I was working on my PhD in African history at Boston University at the time and also teaching a course on “Soccer and Imperialism” at Tufts University. My mother had sent me a Corriere della Sera article about Joe chronicling Castel di Sangro’s 1996-97 serie B season for a David-versus-Goliath book about the team from an Apennine town of 5,000 souls competing just one tier below serie A, then the best league in the world.
As a fútbologist born and raised in Rome, I was naturally intrigued. So I wrote him a concise letter introducing myself and suggesting that given our shared love of calcio it would be nice to meet some time in the near future. Next thing I know Joe got in touch and we met at a Legal Seafoods at Boston’s Logan Airport. He was about to fly back to Italy for what would turn out to be an unexpectedly eventful end to his season in Castel di Sangro.

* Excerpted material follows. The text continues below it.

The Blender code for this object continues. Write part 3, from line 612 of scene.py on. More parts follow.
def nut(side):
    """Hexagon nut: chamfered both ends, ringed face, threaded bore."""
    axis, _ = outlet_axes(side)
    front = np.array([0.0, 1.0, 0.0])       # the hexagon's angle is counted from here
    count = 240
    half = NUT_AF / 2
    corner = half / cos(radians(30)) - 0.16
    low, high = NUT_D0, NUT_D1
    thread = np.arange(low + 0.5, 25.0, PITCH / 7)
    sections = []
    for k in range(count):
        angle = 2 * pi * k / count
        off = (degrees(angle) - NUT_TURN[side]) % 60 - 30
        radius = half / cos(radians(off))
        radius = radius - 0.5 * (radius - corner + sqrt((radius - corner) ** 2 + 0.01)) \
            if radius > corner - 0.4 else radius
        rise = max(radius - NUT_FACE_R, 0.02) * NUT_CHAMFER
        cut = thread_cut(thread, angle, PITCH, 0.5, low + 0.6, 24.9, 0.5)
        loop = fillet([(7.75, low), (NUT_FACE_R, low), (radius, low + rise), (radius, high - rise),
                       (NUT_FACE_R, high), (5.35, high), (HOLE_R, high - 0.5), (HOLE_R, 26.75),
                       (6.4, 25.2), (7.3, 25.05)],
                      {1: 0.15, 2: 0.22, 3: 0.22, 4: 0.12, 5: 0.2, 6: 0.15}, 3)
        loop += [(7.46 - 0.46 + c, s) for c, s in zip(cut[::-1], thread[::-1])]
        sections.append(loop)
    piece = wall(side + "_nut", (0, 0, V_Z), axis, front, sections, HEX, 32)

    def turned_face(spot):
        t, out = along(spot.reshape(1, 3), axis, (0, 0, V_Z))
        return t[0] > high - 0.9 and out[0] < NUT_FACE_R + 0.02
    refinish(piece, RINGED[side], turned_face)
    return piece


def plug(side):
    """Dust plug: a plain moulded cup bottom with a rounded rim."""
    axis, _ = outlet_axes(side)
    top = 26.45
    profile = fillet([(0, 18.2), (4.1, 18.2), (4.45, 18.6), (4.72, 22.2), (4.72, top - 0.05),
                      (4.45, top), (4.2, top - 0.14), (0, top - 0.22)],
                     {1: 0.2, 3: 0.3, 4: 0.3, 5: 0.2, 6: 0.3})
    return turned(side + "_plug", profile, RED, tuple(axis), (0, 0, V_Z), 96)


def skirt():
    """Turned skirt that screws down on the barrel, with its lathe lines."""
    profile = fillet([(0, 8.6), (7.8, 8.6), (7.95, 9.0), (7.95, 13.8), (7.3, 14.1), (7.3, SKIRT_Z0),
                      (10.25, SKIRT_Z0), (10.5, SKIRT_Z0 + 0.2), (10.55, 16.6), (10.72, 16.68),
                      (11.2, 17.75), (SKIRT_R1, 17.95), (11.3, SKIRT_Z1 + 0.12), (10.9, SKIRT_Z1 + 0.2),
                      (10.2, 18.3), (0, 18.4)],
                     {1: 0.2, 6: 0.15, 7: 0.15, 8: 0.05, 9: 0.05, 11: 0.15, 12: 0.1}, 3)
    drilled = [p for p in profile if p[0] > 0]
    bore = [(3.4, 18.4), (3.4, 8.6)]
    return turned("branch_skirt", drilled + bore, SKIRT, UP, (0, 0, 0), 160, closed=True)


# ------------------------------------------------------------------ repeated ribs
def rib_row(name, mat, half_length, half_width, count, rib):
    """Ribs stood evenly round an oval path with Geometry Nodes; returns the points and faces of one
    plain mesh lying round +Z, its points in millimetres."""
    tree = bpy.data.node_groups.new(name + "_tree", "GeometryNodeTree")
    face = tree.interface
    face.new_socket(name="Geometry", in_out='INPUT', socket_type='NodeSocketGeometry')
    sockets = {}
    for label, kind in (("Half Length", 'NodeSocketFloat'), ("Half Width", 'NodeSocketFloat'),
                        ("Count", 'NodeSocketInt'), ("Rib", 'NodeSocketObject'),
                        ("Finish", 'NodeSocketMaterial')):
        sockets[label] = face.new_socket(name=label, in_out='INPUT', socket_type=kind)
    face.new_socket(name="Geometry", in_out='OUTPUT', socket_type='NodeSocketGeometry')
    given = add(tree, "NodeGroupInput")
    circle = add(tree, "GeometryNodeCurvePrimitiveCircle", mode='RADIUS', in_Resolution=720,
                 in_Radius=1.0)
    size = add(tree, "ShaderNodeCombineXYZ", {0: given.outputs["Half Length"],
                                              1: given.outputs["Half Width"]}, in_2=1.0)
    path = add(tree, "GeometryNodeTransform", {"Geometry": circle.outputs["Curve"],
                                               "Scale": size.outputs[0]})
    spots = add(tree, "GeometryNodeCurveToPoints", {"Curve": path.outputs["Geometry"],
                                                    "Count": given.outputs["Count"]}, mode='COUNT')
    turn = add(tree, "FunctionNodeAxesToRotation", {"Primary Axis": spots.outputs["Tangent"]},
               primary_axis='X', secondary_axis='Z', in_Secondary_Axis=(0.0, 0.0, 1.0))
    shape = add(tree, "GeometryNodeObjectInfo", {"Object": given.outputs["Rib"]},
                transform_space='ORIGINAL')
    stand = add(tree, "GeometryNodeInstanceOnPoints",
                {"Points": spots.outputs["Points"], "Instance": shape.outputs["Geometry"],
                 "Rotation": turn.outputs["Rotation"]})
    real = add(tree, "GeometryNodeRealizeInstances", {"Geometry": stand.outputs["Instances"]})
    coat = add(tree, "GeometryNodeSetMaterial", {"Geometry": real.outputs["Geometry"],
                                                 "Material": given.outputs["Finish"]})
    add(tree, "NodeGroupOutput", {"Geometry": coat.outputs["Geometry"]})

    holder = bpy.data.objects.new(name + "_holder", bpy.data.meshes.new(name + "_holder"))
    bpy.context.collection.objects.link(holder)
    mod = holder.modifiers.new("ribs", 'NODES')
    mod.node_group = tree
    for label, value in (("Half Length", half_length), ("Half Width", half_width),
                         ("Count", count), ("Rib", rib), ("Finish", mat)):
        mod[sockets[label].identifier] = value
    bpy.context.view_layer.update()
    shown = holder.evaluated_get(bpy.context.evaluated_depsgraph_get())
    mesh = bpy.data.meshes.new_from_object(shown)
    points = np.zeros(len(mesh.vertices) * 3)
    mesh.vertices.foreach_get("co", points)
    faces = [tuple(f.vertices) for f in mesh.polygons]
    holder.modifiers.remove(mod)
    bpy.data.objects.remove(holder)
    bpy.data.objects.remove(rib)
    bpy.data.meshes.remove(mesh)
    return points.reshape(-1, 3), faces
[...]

After the usual pleasantries the talk immediately turned to Italy, football, and especially Roberto Baggio. We reminisced about Baggio’s transcendental play at the 1994 World Cup, which we both witnessed in person at Foxboro stadium and at the Meadowlands. The Divine Ponytail—and an interview with Alexi Lalas then at serie A minnows Padova—inspired the football-naive Joe to embark on the project that became Miracle. “I was enthralled,” he explained in the book. “Now my obsession had a focal point, Baggio brought to the game a degree of elegance, a grace, and an aura of magic that I’d not before seen displayed in any sport” (The Miracle of Castel di Sangro, p. 22).

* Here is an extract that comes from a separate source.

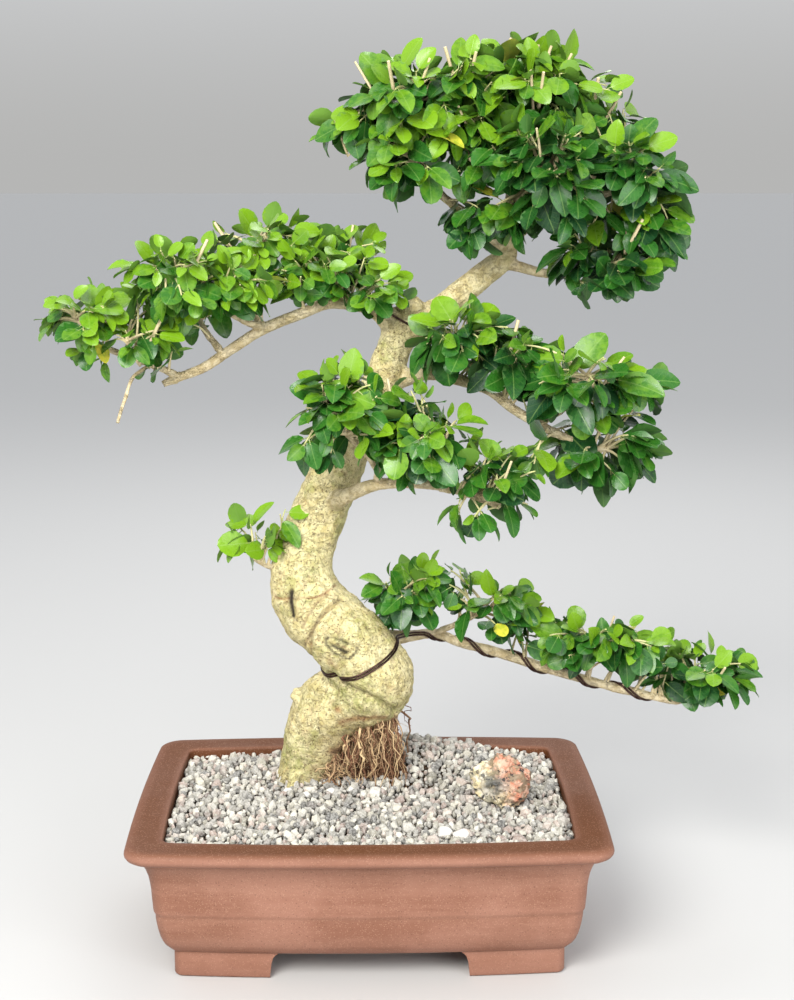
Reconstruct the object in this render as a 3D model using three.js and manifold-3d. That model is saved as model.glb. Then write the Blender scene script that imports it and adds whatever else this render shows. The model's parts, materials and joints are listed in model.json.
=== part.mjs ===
// A privet bonsai in an unglazed clay pot: curved trunk, six leafy pads, wired lower branch,
// gravel top dressing with a small rock. Millimetres, +Z up, the viewer's side is -Y.
// Everything is modelled around the pot's centre, standing on z = 0. The whole group is then moved
// so that its origin is at the middle of its own footprint, on the surface it stands on.
import * as THREE from "three";
import { mergeVertices } from "three/addons/utils/BufferGeometryUtils.js";
import Module from "manifold-3d";

const wasm = await Module();
wasm.setup();

// ---------------------------------------------------------------- driving dimensions

const GAP = 0.4; // between two touching pieces
const SLIVER = 0.05;

const POT = {
  length: 372, // over the lip, along X
  depth: 280, // over the lip, along Y
  height: 112,
  corner: 17, // outer corner radius of the lip
  longBow: 7, // how far the long sides bow outwards
  shortBow: 3,
  lip: 11, // thickness of the lip
  rimWidth: 27, // lip's outer edge to the opening
  floor: 10,
  footHeight: 20,
  footInset: 33, // from the lip's outer edge
  footWall: 18,
  footGapLong: 149, // between two feet along X
  footGapShort: 112, // between two feet along Y
  footSlope: 2, // how much the gap widens towards the ground, on each side
};
const DRAIN = { spacing: 170, radius: 12 };
const SCREEN = { beyondDrain: 7, thickness: 1.2, web: 3, holesPerSide: 3 };
const STAPLE = { wire: 0.8, reach: 20 };
const GRAVEL = {
  belowRim: 9, // of the flat part of the surface
  thickness: 11,
  mound: 19,
  moundCentre: [30, 88],
  moundSpread: [74, 55],
  grain: 1.3, // roughness of the surface
};
const ROCK = { centre: [104, -14], size: [25, 19, 24], sunk: 6 };
const TRUNK = { girth: 1, sides: 12, foldedPoints: 10 };
const BRANCH = { girth: 1, sides: 6, thinSides: 4 };
const WIRE = { radius: 1.1, apart: 2.8, turn: 44, sides: 4 };
const LEAF = { length: 36, width: 23, thickness: 1.2, stalk: 0.8 };
const BUD = 5; // radius of the swollen end of a branch that a shoot's leaves grow from

const CLAY = material(0xa06a55, 0.75);
const MESH_PLASTIC = material(0x20221f, 0.6);
const STEEL_WIRE = material(0x9a9a96, 0.35, 0.9);
const SOIL = material(0x3f3026, 0.95);
const GREY_STONE = material(0xa7a59e, 0.8);
const AGATE = material(0xd3b690, 0.6);
const PALE_STONE = material(0xd9d4c8, 0.7);
const BARK = material(0xbfae77, 0.85);
const ROOT = material(0x6b4a30, 0.9);
const DARK_WIRE = material(0x2c211e, 0.35, 0.8);
const LEAF_GREEN = material(0x3f8a2c, 0.45);

// ---------------------------------------------------------------- the tree's own lines

// Each line is a list of [x, y, z, radius]. Heights are above the flat gravel, x and y from the pot's centre.
// Those under the surface are drawn for a soil of this depth.
const DRAWN_DEPTH = 73;
const TRUNK_LINE = [
  [-60, 52, -20, 15],
  [-57, 51, 2, 19.5],
  [-50, 52, 22, 24.5],
  [-42, 52, 42, 28.5],
  [-31, 49, 63, 31.5],
  [-15, 42, 77, 31.5],
  [3, 30, 94, 34],
  [-17, 28, 128, 31],
  [-46, 38, 154, 29],
  [-55, 44, 183, 26],
  [-47, 48, 213, 23.5],
  [-36, 50, 241, 22.5],
  [-22, 50, 274, 21],
  [-5, 50, 307, 18.5],
  [11, 50, 333, 16.5],
  [19, 50, 359, 14.5],
  [28, 50, 383, 13.5],
  [35, 51, 396, 11.5],
];

const LIMBS = {
  cutSpur: [[-40, 46, 66, 20], [-67, 46, 80, 2.5]],
  leftLimb: [
    [26, 50, 380, 12], [4, 44, 398, 7.5], [-28, 38, 402, 5], [-53, 32, 394, 4.8], [-83, 26, 382, 4.6],
    [-109, 22, 366, 4.4], [-129, 18, 353, 4.1], [-153, 16, 344, 3.6], [-161, 15, 340, 2.6],
  ],
  leftTip: [[-148, 16, 346, 3], [-176, 12, 359, 2.6], [-207, 8, 371, 2.2], [-214, 6, 383, 1.8], [-226, 4, 393, 1.3]],
  leftLow: [[-174, 12, 358, 2.4], [-182, 0, 368, 1.8], [-186, -4, 376, 1.4]],
  leftFront: [[-83, 26, 383, 3], [-107, 8, 396, 2.4], [-141, -4, 421, 1.8], [-154, -8, 431, 1.3]],
  leftUpright: [[-86, 26, 384, 4], [-87, 42, 404, 4], [-83, 48, 422, 3.4], [-98, 52, 438, 2.6], [-80, 56, 452, 1.8]],
  leftBack: [[-115, 21, 364, 3], [-130, 42, 381, 2.4], [-143, 62, 403, 1.5]],
  leftInner: [[-28, 38, 402, 3.4], [-32, 56, 418, 2.6], [-40, 70, 434, 1.6]],
  crownLimb: [[30, 52, 376, 12.5], [64, 56, 399, 11.5], [85, 58, 416, 10.5], [106, 60, 433, 9.8], [114, 60, 443, 8]],
  crownTop: [[113, 60, 440, 7.5], [115, 56, 480, 5.8], [120, 58, 521, 4.6], [128, 60, 541, 4], [131, 60, 572, 2.4]],
  crownLow: [[112, 60, 432, 5], [146, 46, 424, 3.6], [173, 38, 427, 2.6], [195, 30, 420, 1.7]],
  crownRight: [[116, 60, 452, 5], [146, 50, 474, 4.2], [172, 42, 483, 3.2], [213, 28, 494, 1.8]],
  crownLeft: [[108, 60, 440, 5], [84, 50, 467, 3.8], [54, 36, 490, 2.8], [37, 28, 520, 1.8]],
  crownBack: [[115, 62, 446, 6], [126, 98, 482, 4.2], [142, 128, 520, 2.4]],
  crownShoulder: [[118, 58, 506, 4.2], [88, 40, 529, 3.2], [59, 28, 554, 2.2], [30, 20, 566, 1.4]],
  crownFront: [[117, 60, 466, 4.6], [124, 20, 490, 3.4], [140, -14, 505, 2.2]],
  rightLimb: [
    [20, 50, 338, 8], [46, 36, 346, 6], [66, 22, 344, 5], [94, 2, 337, 4.5], [113, -8, 323, 4.1],
    [134, -14, 311, 3.6], [164, -18, 296, 3], [184, -20, 293, 2],
  ],
  rightRise: [[132, -14, 312, 3], [158, -28, 333, 2.4], [166, -34, 352, 1.6]],
  rightNear: [[56, 29, 346, 4], [62, 18, 362, 2.8], [70, 8, 376, 1.8]],
  centreLimb: [[-30, 40, 240, 9], [-16, 12, 252, 6.5], [8, -14, 265, 4.9], [41, -30, 268, 4], [73, -42, 264, 3.5], [100, -50, 254, 2.4]],
  centreRise: [[8, -14, 266, 3.4], [4, -24, 284, 2.8], [-18, -34, 309, 2], [-37, -34, 324, 1.4]],
  centreMiddle: [[38, -29, 268, 3.2], [47, -40, 290, 2.4], [58, -46, 304, 1.6]],
  lowLimb: [
    [6, 46, 124, 9], [30, 56, 123, 5.4], [56, 62, 124, 4.2], [77, 62, 116, 4.2], [98, 60, 111, 4.4], [122, 58, 104, 4.4],
    [150, 55, 95, 4.3], [183, 52, 86, 4], [211, 48, 79, 3.6], [239, 46, 73, 3.3], [258, 44, 70, 2.9], [278, 42, 78, 2.2],
  ],
  lowFork: [[56, 61, 125, 2.6], [80, 52, 138, 2.2], [103, 44, 153, 1.6]],
  lowMiddle: [[183, 52, 86, 2.6], [186, 47, 106, 1.9], [186, 44, 120, 1.4]],
  lowInner: [[32, 55, 126, 3], [26, 50, 142, 2.4], [20, 46, 158, 1.6]],
  sprout: [[-58, 44, 193, 4], [-79, 36, 188, 2.2], [-92, 28, 196, 1.4]],
  leftFlare: [[-66, 44, 14, 7], [-72, 36, 4, 4], [-78, 30, -14, 3]],
  frontFlare: [[-60, 36, 14, 7], [-65, 25, 4, 4], [-68, 16, -14, 3]],
  buriedRootBack: [[-54, 58, 0, 13], [-58, 80, -28, 9], [-72, 90, -48, 5]],
  buriedRootRight: [[-52, 52, -6, 13], [-14, 46, -34, 10], [34, 34, -56, 5]],
  hangingTwig: [[-170, 13, 356, 1.7], [-183, 8, 347, 1.4], [-190, 6, 329, 1.3], [-196, 4, 311, 1.2]],
};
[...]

Joe’s Italian was humorously choppy and football knowledge limited, but it was hard not to like his passion for the game, his curiosity, and affable nature. I was impressed by Joe’s unwavering commitment to tell the improbable story of the football club from Castel di Sangro.
As it happened, I spent the following year on a Fulbright scholarship doing my PhD research in South Africa while Joe completed his book manuscript at home in western Massachusetts. We corresponded regularly via email. After a long day in the archives, I remember looking forward to reading Joe’s electronic cocktail of chapter drafts, praises of Baggio’s stellar performances with Bologna (22 goals in 1997-98), and polemics about Gazzetta dello Sport player ratings. I appreciated how an author whose books had graced the New York Times bestseller lists seemed to value both my feedback on his work and my tales of playing football and researching the social and political history of the game in South Africa.

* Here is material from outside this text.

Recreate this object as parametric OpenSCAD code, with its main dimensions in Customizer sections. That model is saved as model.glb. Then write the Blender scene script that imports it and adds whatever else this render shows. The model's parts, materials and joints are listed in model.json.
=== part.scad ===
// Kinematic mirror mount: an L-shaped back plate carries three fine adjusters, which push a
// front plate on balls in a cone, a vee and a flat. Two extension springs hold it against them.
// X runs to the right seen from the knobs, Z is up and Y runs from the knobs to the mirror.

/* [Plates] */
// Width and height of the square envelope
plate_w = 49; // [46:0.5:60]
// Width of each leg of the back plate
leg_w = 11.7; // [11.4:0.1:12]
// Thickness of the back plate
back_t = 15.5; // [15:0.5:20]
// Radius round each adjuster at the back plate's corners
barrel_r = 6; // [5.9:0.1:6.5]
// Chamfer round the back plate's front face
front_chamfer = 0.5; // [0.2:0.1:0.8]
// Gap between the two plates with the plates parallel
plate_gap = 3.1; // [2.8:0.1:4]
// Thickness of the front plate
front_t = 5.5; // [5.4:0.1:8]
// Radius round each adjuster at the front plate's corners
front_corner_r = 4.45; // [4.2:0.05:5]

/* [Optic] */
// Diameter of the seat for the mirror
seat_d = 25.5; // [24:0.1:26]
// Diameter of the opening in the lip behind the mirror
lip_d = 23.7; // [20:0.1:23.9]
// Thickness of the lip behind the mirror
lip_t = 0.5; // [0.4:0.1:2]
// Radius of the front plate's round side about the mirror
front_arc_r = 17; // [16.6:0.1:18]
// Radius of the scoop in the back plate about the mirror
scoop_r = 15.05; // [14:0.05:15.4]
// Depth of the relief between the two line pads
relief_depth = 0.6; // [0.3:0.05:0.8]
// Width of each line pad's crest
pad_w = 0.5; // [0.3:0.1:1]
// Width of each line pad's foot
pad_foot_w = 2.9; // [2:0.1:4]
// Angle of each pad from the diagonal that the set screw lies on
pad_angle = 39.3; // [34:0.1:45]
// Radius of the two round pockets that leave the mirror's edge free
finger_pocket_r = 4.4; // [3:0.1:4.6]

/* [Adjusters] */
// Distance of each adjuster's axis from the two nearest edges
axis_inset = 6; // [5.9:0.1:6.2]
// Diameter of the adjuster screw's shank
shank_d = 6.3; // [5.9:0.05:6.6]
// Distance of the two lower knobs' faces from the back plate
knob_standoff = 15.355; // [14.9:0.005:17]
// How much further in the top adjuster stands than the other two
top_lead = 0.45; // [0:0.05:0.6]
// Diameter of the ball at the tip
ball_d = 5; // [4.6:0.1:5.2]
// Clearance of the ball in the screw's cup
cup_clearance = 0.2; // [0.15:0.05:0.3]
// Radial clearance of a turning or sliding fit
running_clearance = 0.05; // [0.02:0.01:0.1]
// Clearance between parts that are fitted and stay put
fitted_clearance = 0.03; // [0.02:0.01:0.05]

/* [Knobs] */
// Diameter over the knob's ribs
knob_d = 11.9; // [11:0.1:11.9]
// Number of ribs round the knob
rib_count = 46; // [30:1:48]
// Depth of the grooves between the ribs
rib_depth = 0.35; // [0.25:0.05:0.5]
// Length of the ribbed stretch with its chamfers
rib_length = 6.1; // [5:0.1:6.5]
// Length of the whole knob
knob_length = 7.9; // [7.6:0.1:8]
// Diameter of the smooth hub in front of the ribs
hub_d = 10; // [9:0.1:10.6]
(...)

I translated for Joe portions of the Italian edition of Eduardo Galeano’s Soccer in Sun and Shadow. By the time the English edition came out a couple of years later, the Uruguayan author had already taken his place next to Robi Baggio in Joe’s pantheon of football gods. The epigraph in Miracle reflects this conversion and beautifully captures Joe McGinniss’s deep love for the game: “Years have gone by and I’ve finally learned to accept myself for who I am: a beggar for good football. I go about the world, hand outstretched, and in the stadiums I plead: ‘A pretty move, for the love of God.’ And when good football happens, I give thanks for the miracle and I don’t give a damn which team or country performs it.”